旧时经营烟土这一行,称为“特业”,从事特业的商人,称为“特商”.向特商征收的税,称为“特税”.名称都冠冕堂皇。
特商特别在哪里呢?除了经营的货物是毒品以外,还有三点:跟官僚、军阀及社会上恶势力勾结特别紧密;特别富于冒险精神;特别容易暴富。现介绍一些着名的特商。
(1)重庆的曾俊臣。
曾俊臣原是盐帮学徒出身,从事盐业30年之久,当过10多年重庆盐帮会长。1935年至1939年从事特业,短短5年,获得巨额暴利。据他自己说,他当时是“川帮’特商‘中最有名的巨户”.
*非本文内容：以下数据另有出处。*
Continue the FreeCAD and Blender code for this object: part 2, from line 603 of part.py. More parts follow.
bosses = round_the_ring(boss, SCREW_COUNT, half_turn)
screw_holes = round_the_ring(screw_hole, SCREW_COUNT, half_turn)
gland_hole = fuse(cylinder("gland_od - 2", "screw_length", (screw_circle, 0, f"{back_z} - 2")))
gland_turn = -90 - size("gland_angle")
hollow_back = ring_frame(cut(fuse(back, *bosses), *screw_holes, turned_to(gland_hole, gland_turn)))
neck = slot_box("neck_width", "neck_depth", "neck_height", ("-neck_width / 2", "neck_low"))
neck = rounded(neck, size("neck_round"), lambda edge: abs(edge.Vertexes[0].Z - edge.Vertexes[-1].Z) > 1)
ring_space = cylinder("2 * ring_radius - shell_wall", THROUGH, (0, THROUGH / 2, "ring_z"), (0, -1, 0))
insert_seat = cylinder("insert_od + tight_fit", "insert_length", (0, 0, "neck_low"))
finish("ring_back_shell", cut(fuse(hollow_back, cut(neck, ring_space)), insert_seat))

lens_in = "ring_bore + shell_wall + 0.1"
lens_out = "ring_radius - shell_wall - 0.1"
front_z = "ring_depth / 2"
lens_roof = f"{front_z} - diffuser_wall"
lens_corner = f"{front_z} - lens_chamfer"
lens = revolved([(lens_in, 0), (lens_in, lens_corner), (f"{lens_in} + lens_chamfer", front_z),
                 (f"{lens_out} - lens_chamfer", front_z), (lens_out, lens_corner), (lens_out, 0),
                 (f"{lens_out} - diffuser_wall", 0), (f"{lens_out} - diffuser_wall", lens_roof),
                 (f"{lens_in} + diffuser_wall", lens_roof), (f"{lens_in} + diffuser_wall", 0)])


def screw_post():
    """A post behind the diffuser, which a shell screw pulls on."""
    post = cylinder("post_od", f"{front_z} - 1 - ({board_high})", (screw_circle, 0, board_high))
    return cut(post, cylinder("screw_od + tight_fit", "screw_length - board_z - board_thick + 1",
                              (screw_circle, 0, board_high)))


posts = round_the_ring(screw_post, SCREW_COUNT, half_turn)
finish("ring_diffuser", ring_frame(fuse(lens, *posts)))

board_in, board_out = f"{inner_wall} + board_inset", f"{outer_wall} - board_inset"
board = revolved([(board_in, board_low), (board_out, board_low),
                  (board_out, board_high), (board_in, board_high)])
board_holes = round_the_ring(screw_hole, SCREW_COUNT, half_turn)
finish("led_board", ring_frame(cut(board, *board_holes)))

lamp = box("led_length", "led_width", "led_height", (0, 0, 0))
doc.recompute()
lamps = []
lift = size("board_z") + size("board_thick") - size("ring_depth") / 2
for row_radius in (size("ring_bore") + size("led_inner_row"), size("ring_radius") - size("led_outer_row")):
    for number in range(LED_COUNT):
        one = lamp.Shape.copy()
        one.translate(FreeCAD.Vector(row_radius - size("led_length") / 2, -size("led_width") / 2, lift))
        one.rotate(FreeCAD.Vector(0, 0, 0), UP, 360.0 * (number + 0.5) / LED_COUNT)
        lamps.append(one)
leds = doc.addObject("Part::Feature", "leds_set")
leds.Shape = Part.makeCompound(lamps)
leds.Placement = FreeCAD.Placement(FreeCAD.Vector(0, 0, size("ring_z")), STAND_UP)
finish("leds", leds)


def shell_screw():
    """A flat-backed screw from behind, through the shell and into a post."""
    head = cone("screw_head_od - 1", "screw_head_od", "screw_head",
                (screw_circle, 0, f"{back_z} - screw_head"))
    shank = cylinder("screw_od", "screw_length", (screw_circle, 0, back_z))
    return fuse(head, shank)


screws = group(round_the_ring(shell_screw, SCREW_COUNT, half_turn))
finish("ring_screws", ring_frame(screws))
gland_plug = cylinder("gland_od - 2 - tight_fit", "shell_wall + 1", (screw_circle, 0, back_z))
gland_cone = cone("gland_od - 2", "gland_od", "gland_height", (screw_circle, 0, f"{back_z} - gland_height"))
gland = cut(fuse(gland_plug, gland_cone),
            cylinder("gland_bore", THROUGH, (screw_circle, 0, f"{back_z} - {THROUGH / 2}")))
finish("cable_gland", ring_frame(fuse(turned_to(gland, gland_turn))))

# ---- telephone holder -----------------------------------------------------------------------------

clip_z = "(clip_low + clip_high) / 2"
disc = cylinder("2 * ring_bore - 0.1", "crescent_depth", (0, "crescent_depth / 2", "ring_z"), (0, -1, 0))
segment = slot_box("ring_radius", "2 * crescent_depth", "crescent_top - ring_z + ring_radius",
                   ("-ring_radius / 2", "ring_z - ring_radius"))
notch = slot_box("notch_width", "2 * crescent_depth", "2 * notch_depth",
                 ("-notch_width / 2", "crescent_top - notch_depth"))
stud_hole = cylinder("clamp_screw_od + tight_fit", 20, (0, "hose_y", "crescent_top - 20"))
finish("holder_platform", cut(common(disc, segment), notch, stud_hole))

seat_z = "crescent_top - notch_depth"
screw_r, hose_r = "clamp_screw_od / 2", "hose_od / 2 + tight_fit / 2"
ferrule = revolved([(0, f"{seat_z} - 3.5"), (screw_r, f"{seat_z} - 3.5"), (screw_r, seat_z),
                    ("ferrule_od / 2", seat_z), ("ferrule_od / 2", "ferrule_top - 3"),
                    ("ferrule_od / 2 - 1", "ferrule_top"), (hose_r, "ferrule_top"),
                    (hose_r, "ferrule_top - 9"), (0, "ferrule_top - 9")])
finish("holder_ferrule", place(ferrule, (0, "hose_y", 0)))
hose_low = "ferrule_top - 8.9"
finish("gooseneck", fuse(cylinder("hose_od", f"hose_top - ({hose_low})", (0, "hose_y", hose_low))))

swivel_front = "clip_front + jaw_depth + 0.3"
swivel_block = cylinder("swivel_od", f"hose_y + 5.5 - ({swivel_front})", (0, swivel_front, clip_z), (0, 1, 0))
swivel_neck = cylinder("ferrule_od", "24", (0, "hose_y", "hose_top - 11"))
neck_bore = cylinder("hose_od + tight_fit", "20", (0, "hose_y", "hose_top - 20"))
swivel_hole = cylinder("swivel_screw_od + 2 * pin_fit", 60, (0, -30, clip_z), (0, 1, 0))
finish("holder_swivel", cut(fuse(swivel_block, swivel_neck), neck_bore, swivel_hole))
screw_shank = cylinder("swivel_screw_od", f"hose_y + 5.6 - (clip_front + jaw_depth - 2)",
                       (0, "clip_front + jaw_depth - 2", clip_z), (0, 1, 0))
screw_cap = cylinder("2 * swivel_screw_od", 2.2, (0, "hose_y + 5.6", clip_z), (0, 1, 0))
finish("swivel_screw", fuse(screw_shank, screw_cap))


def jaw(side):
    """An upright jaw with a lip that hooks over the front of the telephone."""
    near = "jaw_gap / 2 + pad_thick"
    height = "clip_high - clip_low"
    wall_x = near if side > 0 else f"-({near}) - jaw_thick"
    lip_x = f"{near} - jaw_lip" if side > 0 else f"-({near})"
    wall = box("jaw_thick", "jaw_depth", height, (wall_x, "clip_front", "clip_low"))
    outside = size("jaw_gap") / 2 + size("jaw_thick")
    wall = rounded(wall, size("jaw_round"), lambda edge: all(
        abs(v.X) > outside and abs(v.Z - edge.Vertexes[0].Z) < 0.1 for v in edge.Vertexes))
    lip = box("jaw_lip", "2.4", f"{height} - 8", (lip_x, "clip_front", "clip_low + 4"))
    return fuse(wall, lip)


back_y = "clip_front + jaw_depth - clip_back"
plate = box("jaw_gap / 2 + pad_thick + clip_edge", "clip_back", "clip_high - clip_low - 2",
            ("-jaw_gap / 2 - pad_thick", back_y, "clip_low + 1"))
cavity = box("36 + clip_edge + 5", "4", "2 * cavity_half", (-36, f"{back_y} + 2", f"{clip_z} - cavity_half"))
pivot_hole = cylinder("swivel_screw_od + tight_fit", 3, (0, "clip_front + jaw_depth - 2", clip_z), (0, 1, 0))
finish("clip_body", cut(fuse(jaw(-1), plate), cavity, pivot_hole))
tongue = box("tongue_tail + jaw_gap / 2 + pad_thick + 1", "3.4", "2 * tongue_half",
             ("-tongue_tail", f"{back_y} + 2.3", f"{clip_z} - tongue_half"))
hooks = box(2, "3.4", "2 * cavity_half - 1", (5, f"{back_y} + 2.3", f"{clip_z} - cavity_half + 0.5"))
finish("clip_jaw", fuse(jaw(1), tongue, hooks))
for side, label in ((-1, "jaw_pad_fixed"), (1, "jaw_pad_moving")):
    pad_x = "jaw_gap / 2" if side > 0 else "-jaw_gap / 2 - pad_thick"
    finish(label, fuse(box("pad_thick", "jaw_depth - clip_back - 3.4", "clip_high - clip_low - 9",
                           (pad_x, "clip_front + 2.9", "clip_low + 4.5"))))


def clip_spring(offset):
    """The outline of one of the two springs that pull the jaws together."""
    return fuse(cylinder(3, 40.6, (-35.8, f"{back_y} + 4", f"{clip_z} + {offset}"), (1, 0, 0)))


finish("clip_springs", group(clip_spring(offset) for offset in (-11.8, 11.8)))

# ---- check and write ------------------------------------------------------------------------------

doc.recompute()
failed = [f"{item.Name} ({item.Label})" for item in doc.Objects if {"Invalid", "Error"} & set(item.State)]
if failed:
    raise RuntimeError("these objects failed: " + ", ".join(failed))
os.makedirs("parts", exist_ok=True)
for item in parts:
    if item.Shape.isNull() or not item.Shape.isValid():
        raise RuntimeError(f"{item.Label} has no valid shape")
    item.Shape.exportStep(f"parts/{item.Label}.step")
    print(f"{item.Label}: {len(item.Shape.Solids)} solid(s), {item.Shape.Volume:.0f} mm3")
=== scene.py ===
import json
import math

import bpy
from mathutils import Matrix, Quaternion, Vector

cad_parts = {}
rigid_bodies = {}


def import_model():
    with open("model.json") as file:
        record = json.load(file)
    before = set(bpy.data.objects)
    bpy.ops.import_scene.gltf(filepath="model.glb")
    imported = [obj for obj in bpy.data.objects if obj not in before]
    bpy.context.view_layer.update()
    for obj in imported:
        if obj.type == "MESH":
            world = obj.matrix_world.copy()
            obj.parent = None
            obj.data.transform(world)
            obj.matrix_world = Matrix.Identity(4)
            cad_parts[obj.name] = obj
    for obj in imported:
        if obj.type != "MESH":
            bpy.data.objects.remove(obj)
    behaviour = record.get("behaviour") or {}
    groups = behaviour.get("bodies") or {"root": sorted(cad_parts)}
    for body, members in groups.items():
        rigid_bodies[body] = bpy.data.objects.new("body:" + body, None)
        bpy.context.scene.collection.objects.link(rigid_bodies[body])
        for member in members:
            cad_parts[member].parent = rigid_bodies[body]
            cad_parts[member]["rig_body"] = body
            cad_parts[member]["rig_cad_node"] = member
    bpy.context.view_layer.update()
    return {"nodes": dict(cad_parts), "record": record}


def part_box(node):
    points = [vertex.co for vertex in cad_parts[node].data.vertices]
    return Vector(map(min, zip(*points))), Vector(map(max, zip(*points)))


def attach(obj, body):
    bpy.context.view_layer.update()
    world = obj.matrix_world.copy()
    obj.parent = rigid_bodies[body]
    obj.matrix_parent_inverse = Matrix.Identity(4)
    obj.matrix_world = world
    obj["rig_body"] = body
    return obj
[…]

曾俊臣长期经营盐业,有着复杂的社会联系。他跟当时主管地方财政、税收、军需等部门的大小官吏和驻军上层过从甚密。特别是,他在盐帮会长任上,为刘湘一伙垫军饷,邀“包袱”(代为索贿),深得刘湘等人信任。曾俊臣曾夸口说:“在刘甫公(刘湘号甫澄)面前,我犯了事该杀头的,关三个月可以了事;该关三个月的,打个哈哈就算了。”后来,曾还结纳了一些国民党中央要员,如贺国光、徐源泉等人。因他有手腕,后台硬,所以从事特业很快闯出局面。
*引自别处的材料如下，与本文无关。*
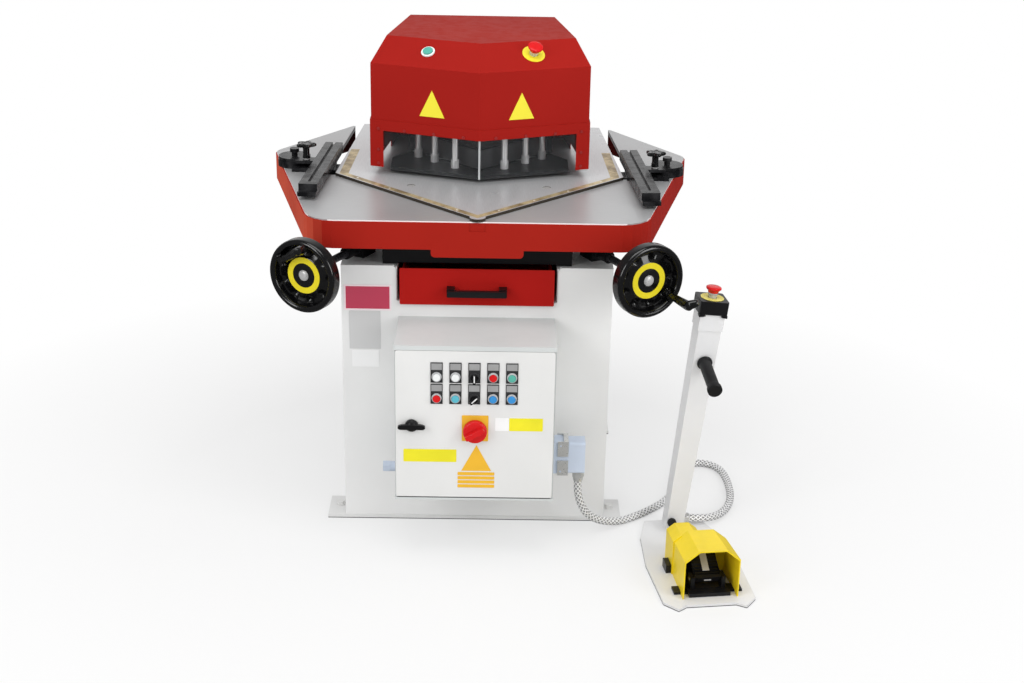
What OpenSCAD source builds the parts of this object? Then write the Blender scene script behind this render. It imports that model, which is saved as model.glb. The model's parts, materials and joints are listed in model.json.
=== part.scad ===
// Corner notching machine: a hydraulic 90 degree notcher on a sheet cabinet, with its foot pedal on a post.
// Millimetres. The origin is on the floor, under the middle of the base plate; +Y is the back.

/* [Base and cabinet] */
// Thickness of the floor plate
base_t = 10; // [8:1:16]
// Width of the cabinet
cab_w = 690; // [680:5:760]
// Depth of the cabinet
cab_d = 650; // [650:10:720]
// Height of the press frame between the cabinet and the table
neck_h = 127; // [120:1:135]
// Thickness of the cabinet sheet
cab_sheet = 3; // [2:0.5:4]
// Distance that each floor lug stands out at the side
lug_out = 47; // [40:1:60]
// Radius of the floor bolt holes
anchor_r = 7; // [5:0.5:9]

/* [Table] */
// Height of the table wings above the floor
table_h = 855; // [800:5:900]
// Thickness of the table plate
table_t = 12; // [10:1:15]
// Distance that the table stands out in front of the cabinet
table_over = 62; // [50:1:80]
// Width of the table at its front edge
table_front_w = 832; // [800:4:880]
// Width of the table at its side corners
table_side_w = 1148; // [1140:4:1200]
// Width of the table at its back edge
table_back_w = 764; // [760:2:780]
// Distance of the side corners behind the cabinet front
side_corner_y = 562; // [540:2:590]
// Distance of the table's back edge behind the cabinet front
table_back_y = 850; // [830:2:870]
// Depth of the painted skirt
skirt_h = 70; // [50:1:74]
// Thickness of the skirt sheet
skirt_sheet = 3; // [2:0.5:4]
// Depth of the tab under the middle of the front skirt
skirt_tab = 20; // [10:1:24]

/* [Bed] */
// Thickness of the raised bed plate
bed_t = 8; // [6:0.5:10]
// Half width of the bed at the ends of its 90 degree front
bed_half = 385; // [375:1:392]
// Half width of the bed at the back
bed_back_half = 348; // [340:1:352]
// Width of the gap between bed and wings
wing_gap = 28; // [20:1:30]
// Width of the brass rulers
ruler_w = 18; // [12:1:22]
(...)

1935年下半年,重庆国民党政府公开招商经营待业,给以专办鸦片进出口运销、代客买卖、报关上税等垄断特权,以鼓励特业,增加烟税。同时实行“公运”、“公栈”来防止烟土走私。乘此机会,曾俊臣和李春江(货物税局局长,后来两次任四川禁烟总局局长)、石竹轩(四川大盐商、烟贩,川盐银行常务董事兼经理)合伙组织了一家土行。以三个“金”字合起来,取名“鑫记”.股本总额10来万元。